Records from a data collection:
☆ ☆ ☆

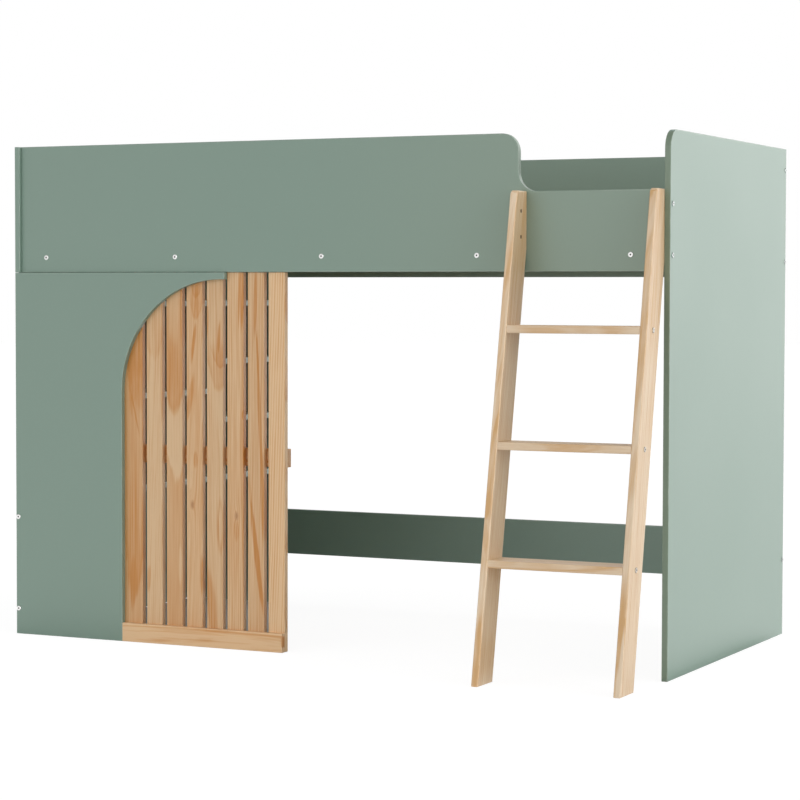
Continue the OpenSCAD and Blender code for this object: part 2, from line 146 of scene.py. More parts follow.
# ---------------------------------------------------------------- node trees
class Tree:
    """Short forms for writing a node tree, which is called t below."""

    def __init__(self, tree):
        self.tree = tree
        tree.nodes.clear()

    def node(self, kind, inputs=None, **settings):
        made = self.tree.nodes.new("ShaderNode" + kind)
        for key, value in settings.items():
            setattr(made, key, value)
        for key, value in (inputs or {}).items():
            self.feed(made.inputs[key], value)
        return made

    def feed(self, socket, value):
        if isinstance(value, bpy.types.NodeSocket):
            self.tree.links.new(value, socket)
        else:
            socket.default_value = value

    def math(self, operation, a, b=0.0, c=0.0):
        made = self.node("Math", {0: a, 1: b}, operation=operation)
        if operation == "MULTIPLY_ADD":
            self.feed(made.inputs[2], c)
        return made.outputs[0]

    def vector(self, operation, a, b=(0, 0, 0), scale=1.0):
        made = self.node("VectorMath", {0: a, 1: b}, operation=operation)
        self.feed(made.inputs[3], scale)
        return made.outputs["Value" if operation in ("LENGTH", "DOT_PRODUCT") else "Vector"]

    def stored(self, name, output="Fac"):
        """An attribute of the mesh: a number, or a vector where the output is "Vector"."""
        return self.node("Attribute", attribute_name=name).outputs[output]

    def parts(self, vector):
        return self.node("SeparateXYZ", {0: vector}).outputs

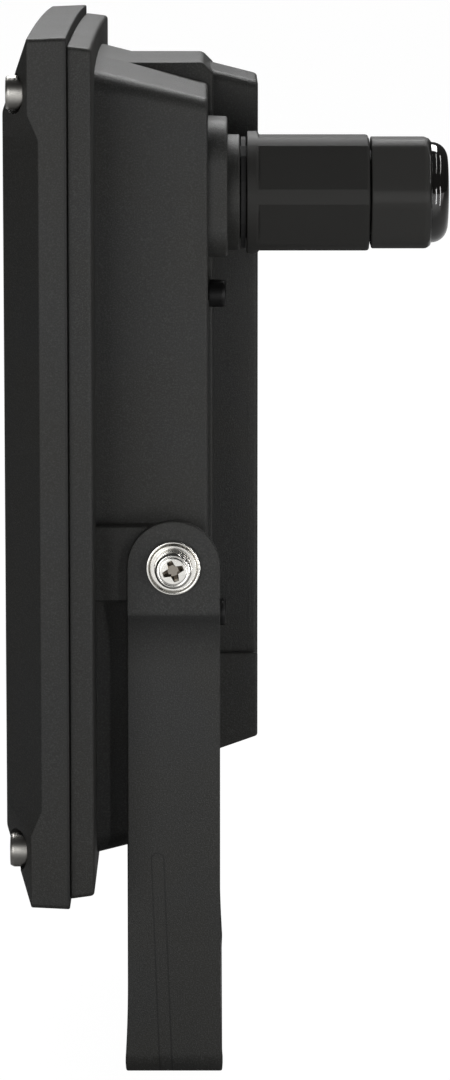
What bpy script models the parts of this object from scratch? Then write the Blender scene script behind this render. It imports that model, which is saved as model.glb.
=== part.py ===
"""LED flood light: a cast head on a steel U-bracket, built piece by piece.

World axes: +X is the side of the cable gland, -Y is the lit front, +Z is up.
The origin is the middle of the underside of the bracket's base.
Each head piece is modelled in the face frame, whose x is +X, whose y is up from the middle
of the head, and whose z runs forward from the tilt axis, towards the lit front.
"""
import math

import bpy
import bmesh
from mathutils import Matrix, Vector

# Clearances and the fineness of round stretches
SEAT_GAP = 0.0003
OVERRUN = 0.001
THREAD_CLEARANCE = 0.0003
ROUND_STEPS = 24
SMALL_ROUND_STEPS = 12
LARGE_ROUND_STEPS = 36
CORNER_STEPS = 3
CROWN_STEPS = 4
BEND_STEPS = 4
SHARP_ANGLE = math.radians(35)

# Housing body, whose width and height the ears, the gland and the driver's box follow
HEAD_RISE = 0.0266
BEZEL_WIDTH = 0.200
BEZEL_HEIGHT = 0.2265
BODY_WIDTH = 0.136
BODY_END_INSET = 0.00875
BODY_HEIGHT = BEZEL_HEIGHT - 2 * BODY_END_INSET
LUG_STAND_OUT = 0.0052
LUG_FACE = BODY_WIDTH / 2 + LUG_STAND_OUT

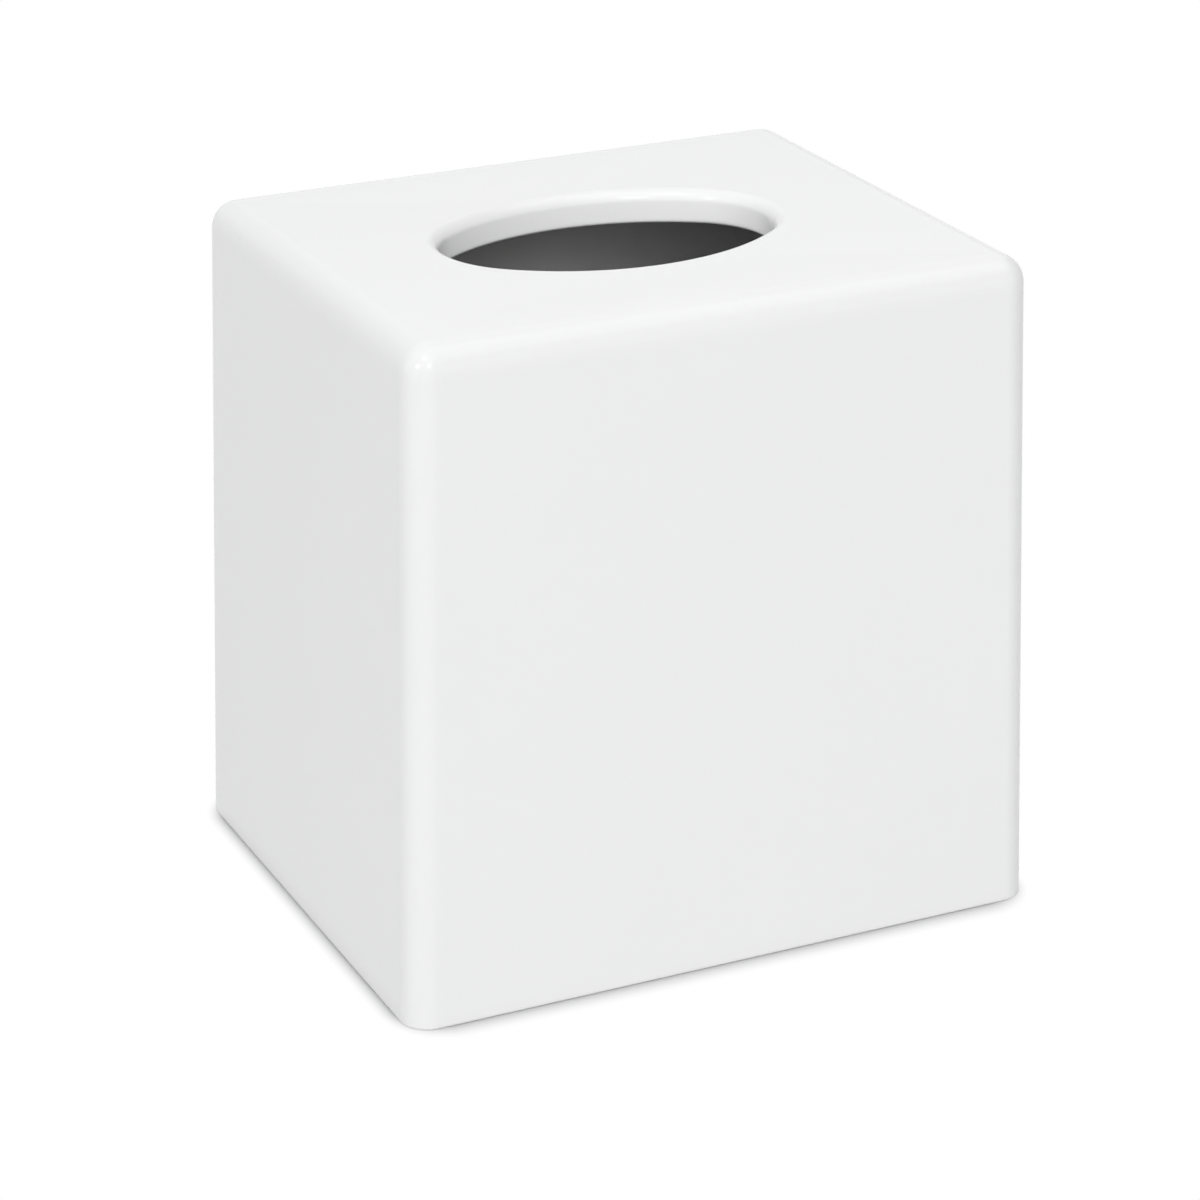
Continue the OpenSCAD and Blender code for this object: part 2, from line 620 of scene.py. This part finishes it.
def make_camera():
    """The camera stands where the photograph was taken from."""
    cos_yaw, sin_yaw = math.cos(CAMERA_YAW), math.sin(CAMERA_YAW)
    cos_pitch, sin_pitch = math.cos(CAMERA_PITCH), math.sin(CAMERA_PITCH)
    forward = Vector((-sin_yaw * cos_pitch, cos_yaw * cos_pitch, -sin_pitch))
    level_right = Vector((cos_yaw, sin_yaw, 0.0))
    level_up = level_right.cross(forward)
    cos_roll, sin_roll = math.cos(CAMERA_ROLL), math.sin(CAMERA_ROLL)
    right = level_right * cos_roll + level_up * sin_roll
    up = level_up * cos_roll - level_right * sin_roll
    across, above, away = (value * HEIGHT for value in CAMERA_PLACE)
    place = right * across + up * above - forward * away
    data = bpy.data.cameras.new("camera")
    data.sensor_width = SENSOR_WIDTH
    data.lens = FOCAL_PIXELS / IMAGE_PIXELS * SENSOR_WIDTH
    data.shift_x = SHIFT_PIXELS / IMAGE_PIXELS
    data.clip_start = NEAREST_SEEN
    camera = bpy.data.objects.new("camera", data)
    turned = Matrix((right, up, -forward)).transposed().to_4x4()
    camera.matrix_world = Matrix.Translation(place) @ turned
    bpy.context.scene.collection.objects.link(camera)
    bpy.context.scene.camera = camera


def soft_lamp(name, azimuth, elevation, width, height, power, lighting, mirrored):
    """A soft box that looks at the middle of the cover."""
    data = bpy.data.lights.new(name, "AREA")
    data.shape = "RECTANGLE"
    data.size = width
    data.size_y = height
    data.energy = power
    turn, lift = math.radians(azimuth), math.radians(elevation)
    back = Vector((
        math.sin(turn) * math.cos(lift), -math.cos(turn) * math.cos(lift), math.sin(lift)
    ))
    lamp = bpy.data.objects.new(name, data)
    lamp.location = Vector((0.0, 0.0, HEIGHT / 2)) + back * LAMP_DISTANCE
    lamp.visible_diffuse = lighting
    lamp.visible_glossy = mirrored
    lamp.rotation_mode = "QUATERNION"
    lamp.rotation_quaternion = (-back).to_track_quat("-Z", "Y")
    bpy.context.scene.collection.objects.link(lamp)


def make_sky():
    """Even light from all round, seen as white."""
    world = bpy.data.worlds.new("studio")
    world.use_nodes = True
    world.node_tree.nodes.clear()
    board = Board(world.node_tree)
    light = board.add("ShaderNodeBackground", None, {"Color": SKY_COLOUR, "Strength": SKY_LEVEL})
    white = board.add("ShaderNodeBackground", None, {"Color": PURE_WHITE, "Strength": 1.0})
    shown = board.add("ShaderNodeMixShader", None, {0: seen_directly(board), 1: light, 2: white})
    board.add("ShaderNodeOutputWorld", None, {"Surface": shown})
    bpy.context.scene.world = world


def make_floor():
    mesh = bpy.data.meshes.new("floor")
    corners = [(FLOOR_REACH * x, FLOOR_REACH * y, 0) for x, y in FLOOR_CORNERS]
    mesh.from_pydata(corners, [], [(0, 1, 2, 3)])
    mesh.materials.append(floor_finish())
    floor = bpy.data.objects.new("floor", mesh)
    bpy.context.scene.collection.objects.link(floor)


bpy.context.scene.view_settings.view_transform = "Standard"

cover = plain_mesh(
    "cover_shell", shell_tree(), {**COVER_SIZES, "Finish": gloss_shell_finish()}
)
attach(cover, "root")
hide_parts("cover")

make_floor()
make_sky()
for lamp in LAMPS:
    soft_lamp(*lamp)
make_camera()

☆ ☆ ☆

## Direction
Give back the data above exactly as it appears.

## Response to this task
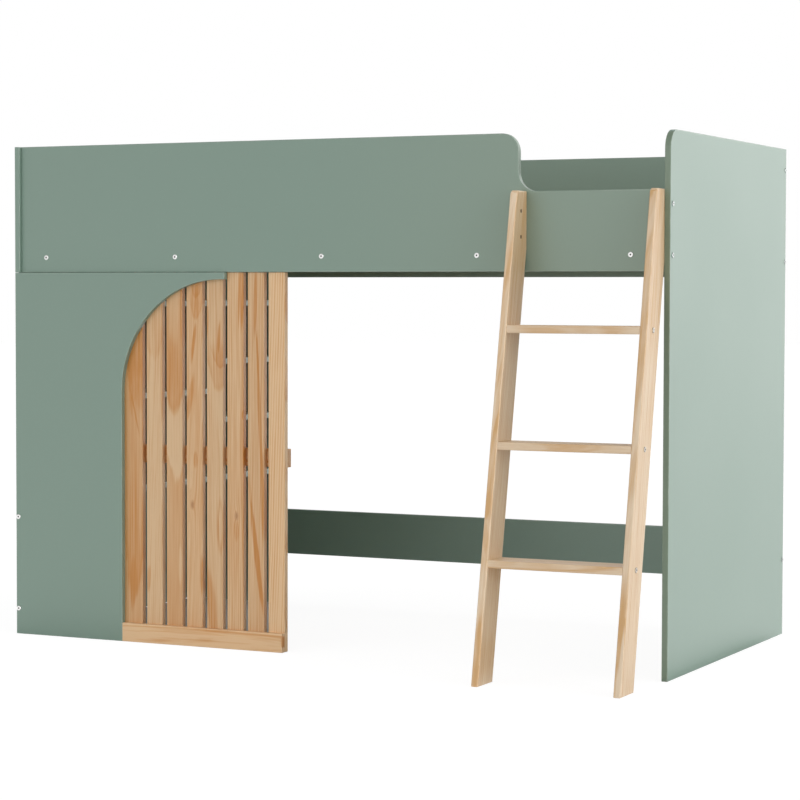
Continue the OpenSCAD and Blender code for this object: part 2, from line 146 of scene.py. More parts follow.
# ---------------------------------------------------------------- node trees
class Tree:
    """Short forms for writing a node tree, which is called t below."""

    def __init__(self, tree):
        self.tree = tree
        tree.nodes.clear()

    def node(self, kind, inputs=None, **settings):
        made = self.tree.nodes.new("ShaderNode" + kind)
        for key, value in settings.items():
            setattr(made, key, value)
        for key, value in (inputs or {}).items():
            self.feed(made.inputs[key], value)
        return made

    def feed(self, socket, value):
        if isinstance(value, bpy.types.NodeSocket):
            self.tree.links.new(value, socket)
        else:
            socket.default_value = value

    def math(self, operation, a, b=0.0, c=0.0):
        made = self.node("Math", {0: a, 1: b}, operation=operation)
        if operation == "MULTIPLY_ADD":
            self.feed(made.inputs[2], c)
        return made.outputs[0]

    def vector(self, operation, a, b=(0, 0, 0), scale=1.0):
        made = self.node("VectorMath", {0: a, 1: b}, operation=operation)
        self.feed(made.inputs[3], scale)
        return made.outputs["Value" if operation in ("LENGTH", "DOT_PRODUCT") else "Vector"]

    def stored(self, name, output="Fac"):
        """An attribute of the mesh: a number, or a vector where the output is "Vector"."""
        return self.node("Attribute", attribute_name=name).outputs[output]

    def parts(self, vector):
        return self.node("SeparateXYZ", {0: vector}).outputs

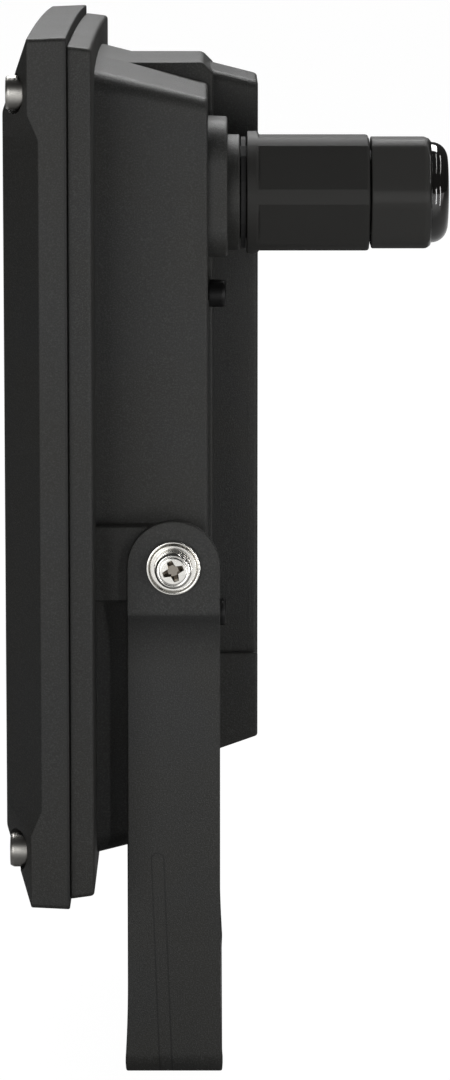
What bpy script models the parts of this object from scratch? Then write the Blender scene script behind this render. It imports that model, which is saved as model.glb.
=== part.py ===
"""LED flood light: a cast head on a steel U-bracket, built piece by piece.

World axes: +X is the side of the cable gland, -Y is the lit front, +Z is up.
The origin is the middle of the underside of the bracket's base.
Each head piece is modelled in the face frame, whose x is +X, whose y is up from the middle
of the head, and whose z runs forward from the tilt axis, towards the lit front.
"""
import math

import bpy
import bmesh
from mathutils import Matrix, Vector

# Clearances and the fineness of round stretches
SEAT_GAP = 0.0003
OVERRUN = 0.001
THREAD_CLEARANCE = 0.0003
ROUND_STEPS = 24
SMALL_ROUND_STEPS = 12
LARGE_ROUND_STEPS = 36
CORNER_STEPS = 3
CROWN_STEPS = 4
BEND_STEPS = 4
SHARP_ANGLE = math.radians(35)

# Housing body, whose width and height the ears, the gland and the driver's box follow
HEAD_RISE = 0.0266
BEZEL_WIDTH = 0.200
BEZEL_HEIGHT = 0.2265
BODY_WIDTH = 0.136
BODY_END_INSET = 0.00875
BODY_HEIGHT = BEZEL_HEIGHT - 2 * BODY_END_INSET
LUG_STAND_OUT = 0.0052
LUG_FACE = BODY_WIDTH / 2 + LUG_STAND_OUT

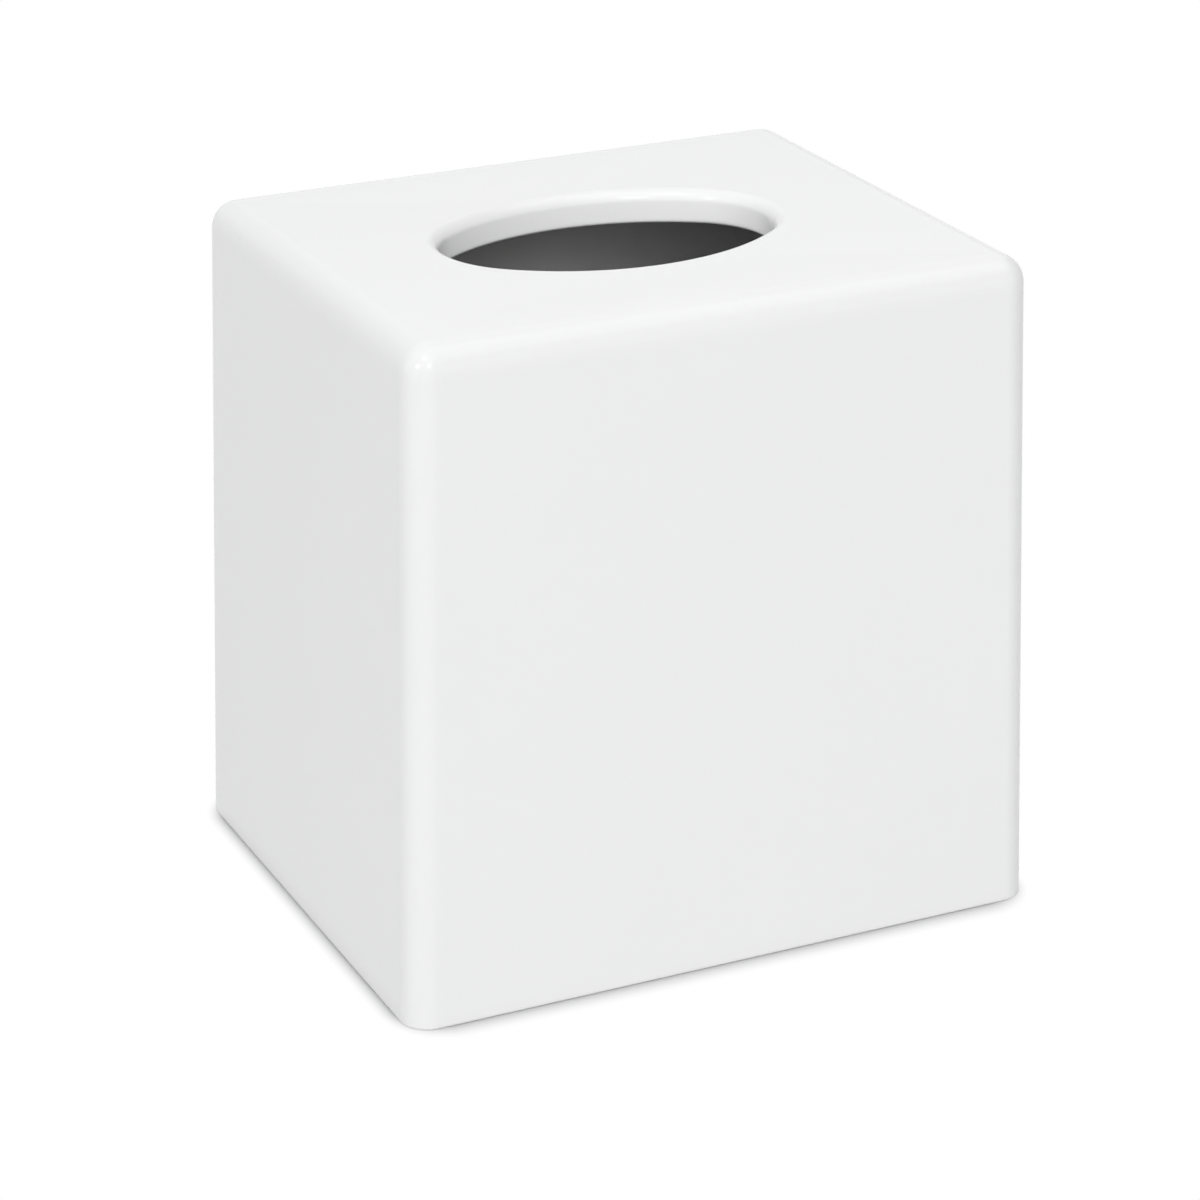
Continue the OpenSCAD and Blender code for this object: part 2, from line 620 of scene.py. This part finishes it.
def make_camera():
    """The camera stands where the photograph was taken from."""
    cos_yaw, sin_yaw = math.cos(CAMERA_YAW), math.sin(CAMERA_YAW)
    cos_pitch, sin_pitch = math.cos(CAMERA_PITCH), math.sin(CAMERA_PITCH)
    forward = Vector((-sin_yaw * cos_pitch, cos_yaw * cos_pitch, -sin_pitch))
    level_right = Vector((cos_yaw, sin_yaw, 0.0))
    level_up = level_right.cross(forward)
    cos_roll, sin_roll = math.cos(CAMERA_ROLL), math.sin(CAMERA_ROLL)
    right = level_right * cos_roll + level_up * sin_roll
    up = level_up * cos_roll - level_right * sin_roll
    across, above, away = (value * HEIGHT for value in CAMERA_PLACE)
    place = right * across + up * above - forward * away
    data = bpy.data.cameras.new("camera")
    data.sensor_width = SENSOR_WIDTH
    data.lens = FOCAL_PIXELS / IMAGE_PIXELS * SENSOR_WIDTH
    data.shift_x = SHIFT_PIXELS / IMAGE_PIXELS
    data.clip_start = NEAREST_SEEN
    camera = bpy.data.objects.new("camera", data)
    turned = Matrix((right, up, -forward)).transposed().to_4x4()
    camera.matrix_world = Matrix.Translation(place) @ turned
    bpy.context.scene.collection.objects.link(camera)
    bpy.context.scene.camera = camera


def soft_lamp(name, azimuth, elevation, width, height, power, lighting, mirrored):
    """A soft box that looks at the middle of the cover."""
    data = bpy.data.lights.new(name, "AREA")
    data.shape = "RECTANGLE"
    data.size = width
    data.size_y = height
    data.energy = power
    turn, lift = math.radians(azimuth), math.radians(elevation)
    back = Vector((
        math.sin(turn) * math.cos(lift), -math.cos(turn) * math.cos(lift), math.sin(lift)
    ))
    lamp = bpy.data.objects.new(name, data)
    lamp.location = Vector((0.0, 0.0, HEIGHT / 2)) + back * LAMP_DISTANCE
    lamp.visible_diffuse = lighting
    lamp.visible_glossy = mirrored
    lamp.rotation_mode = "QUATERNION"
    lamp.rotation_quaternion = (-back).to_track_quat("-Z", "Y")
    bpy.context.scene.collection.objects.link(lamp)


def make_sky():
    """Even light from all round, seen as white."""
    world = bpy.data.worlds.new("studio")
    world.use_nodes = True
    world.node_tree.nodes.clear()
    board = Board(world.node_tree)
    light = board.add("ShaderNodeBackground", None, {"Color": SKY_COLOUR, "Strength": SKY_LEVEL})
    white = board.add("ShaderNodeBackground", None, {"Color": PURE_WHITE, "Strength": 1.0})
    shown = board.add("ShaderNodeMixShader", None, {0: seen_directly(board), 1: light, 2: white})
    board.add("ShaderNodeOutputWorld", None, {"Surface": shown})
    bpy.context.scene.world = world


def make_floor():
    mesh = bpy.data.meshes.new("floor")
    corners = [(FLOOR_REACH * x, FLOOR_REACH * y, 0) for x, y in FLOOR_CORNERS]
    mesh.from_pydata(corners, [], [(0, 1, 2, 3)])
    mesh.materials.append(floor_finish())
    floor = bpy.data.objects.new("floor", mesh)
    bpy.context.scene.collection.objects.link(floor)


bpy.context.scene.view_settings.view_transform = "Standard"

cover = plain_mesh(
    "cover_shell", shell_tree(), {**COVER_SIZES, "Finish": gloss_shell_finish()}
)
attach(cover, "root")
hide_parts("cover")

make_floor()
make_sky()
for lamp in LAMPS:
    soft_lamp(*lamp)
make_camera()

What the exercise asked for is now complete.